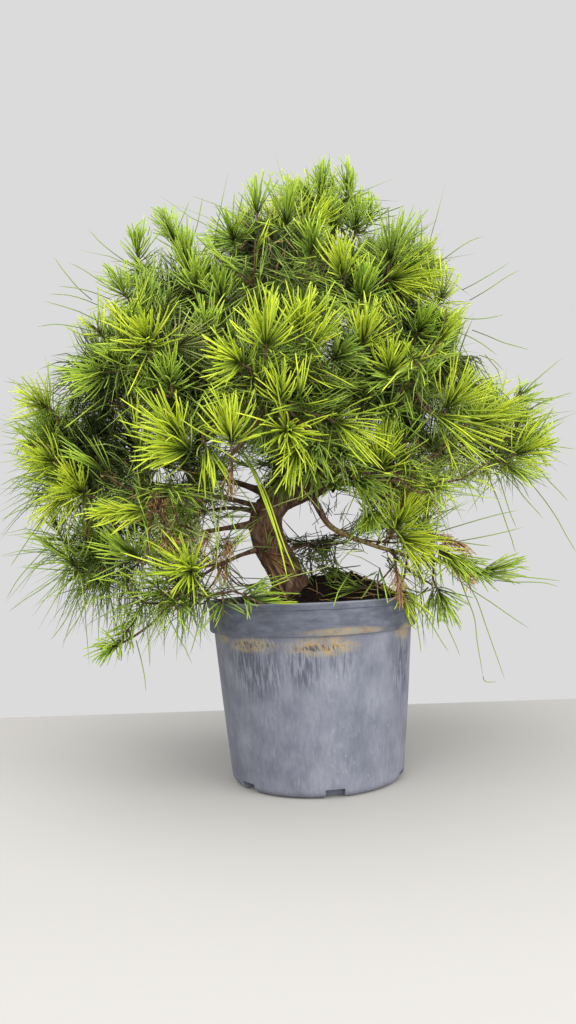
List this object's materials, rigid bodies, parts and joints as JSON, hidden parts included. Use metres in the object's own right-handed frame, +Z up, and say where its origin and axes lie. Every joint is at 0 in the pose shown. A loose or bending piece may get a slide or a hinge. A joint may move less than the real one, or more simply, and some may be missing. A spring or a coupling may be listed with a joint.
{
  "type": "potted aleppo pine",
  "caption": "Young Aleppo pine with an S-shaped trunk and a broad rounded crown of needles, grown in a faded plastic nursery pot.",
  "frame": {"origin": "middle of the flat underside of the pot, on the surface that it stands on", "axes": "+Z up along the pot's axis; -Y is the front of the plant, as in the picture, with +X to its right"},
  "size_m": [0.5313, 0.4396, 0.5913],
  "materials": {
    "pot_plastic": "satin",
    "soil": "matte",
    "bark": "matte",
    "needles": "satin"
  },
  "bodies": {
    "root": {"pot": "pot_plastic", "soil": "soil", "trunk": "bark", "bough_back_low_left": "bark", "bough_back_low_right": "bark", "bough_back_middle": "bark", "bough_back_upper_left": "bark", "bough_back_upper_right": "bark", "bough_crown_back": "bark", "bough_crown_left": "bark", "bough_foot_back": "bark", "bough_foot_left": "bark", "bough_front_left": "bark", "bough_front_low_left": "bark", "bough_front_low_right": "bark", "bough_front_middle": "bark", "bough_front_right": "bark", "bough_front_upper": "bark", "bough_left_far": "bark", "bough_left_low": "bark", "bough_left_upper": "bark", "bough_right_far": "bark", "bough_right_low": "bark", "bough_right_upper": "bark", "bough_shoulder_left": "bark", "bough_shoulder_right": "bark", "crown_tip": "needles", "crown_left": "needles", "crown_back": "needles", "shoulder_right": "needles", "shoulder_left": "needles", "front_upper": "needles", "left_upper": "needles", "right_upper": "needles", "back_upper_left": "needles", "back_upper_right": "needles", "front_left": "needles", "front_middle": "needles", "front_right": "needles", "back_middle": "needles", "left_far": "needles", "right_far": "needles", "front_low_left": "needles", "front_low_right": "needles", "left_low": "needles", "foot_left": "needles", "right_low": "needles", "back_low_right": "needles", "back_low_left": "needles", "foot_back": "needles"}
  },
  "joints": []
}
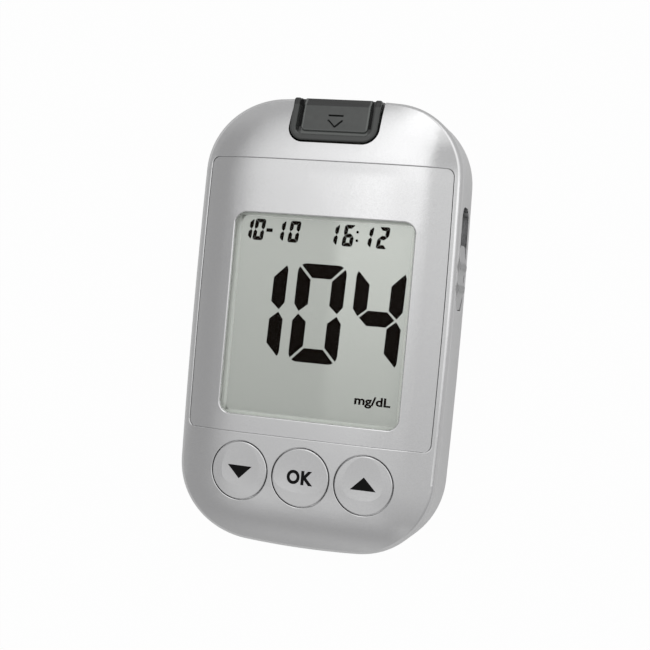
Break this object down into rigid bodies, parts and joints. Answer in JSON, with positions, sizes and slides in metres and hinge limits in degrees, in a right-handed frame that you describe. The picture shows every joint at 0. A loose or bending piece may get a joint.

━━━━━━━━━━━━━━━━

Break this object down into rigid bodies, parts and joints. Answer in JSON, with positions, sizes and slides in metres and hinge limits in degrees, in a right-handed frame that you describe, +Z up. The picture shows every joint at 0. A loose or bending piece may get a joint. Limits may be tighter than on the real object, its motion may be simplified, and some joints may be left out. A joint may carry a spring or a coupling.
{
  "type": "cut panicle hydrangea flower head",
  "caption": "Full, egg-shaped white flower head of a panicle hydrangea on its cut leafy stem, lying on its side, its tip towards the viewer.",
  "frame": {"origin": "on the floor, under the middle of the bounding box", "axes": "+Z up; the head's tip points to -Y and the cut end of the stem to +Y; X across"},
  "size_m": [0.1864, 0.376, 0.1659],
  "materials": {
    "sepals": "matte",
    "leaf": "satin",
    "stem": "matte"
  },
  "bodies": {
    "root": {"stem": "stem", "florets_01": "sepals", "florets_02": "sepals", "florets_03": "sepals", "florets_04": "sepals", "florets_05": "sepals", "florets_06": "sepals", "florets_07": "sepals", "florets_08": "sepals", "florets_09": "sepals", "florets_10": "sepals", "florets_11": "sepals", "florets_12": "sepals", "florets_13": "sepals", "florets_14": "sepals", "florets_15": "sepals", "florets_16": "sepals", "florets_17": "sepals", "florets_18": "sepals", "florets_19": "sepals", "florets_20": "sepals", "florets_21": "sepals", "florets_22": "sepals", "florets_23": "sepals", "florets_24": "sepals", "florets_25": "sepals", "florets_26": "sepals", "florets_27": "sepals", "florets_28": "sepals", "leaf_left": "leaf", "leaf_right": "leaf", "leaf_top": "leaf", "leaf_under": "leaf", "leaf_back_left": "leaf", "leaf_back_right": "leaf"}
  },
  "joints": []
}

━━━━━━━━━━━━━━━━

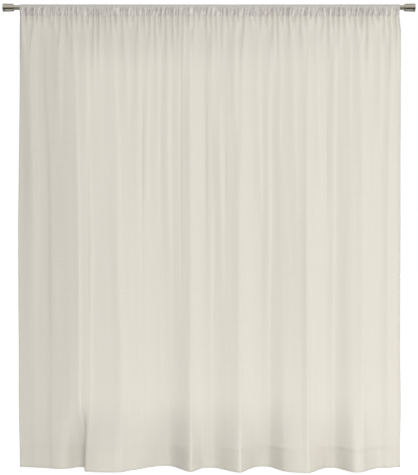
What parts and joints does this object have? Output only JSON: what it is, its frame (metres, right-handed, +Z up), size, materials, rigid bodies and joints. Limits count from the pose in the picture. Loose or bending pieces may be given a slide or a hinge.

━━━━━━━━━━━━━━━━

The answer is the number of lines in the preceding material that hold "positions"; write that number and nothing else.

2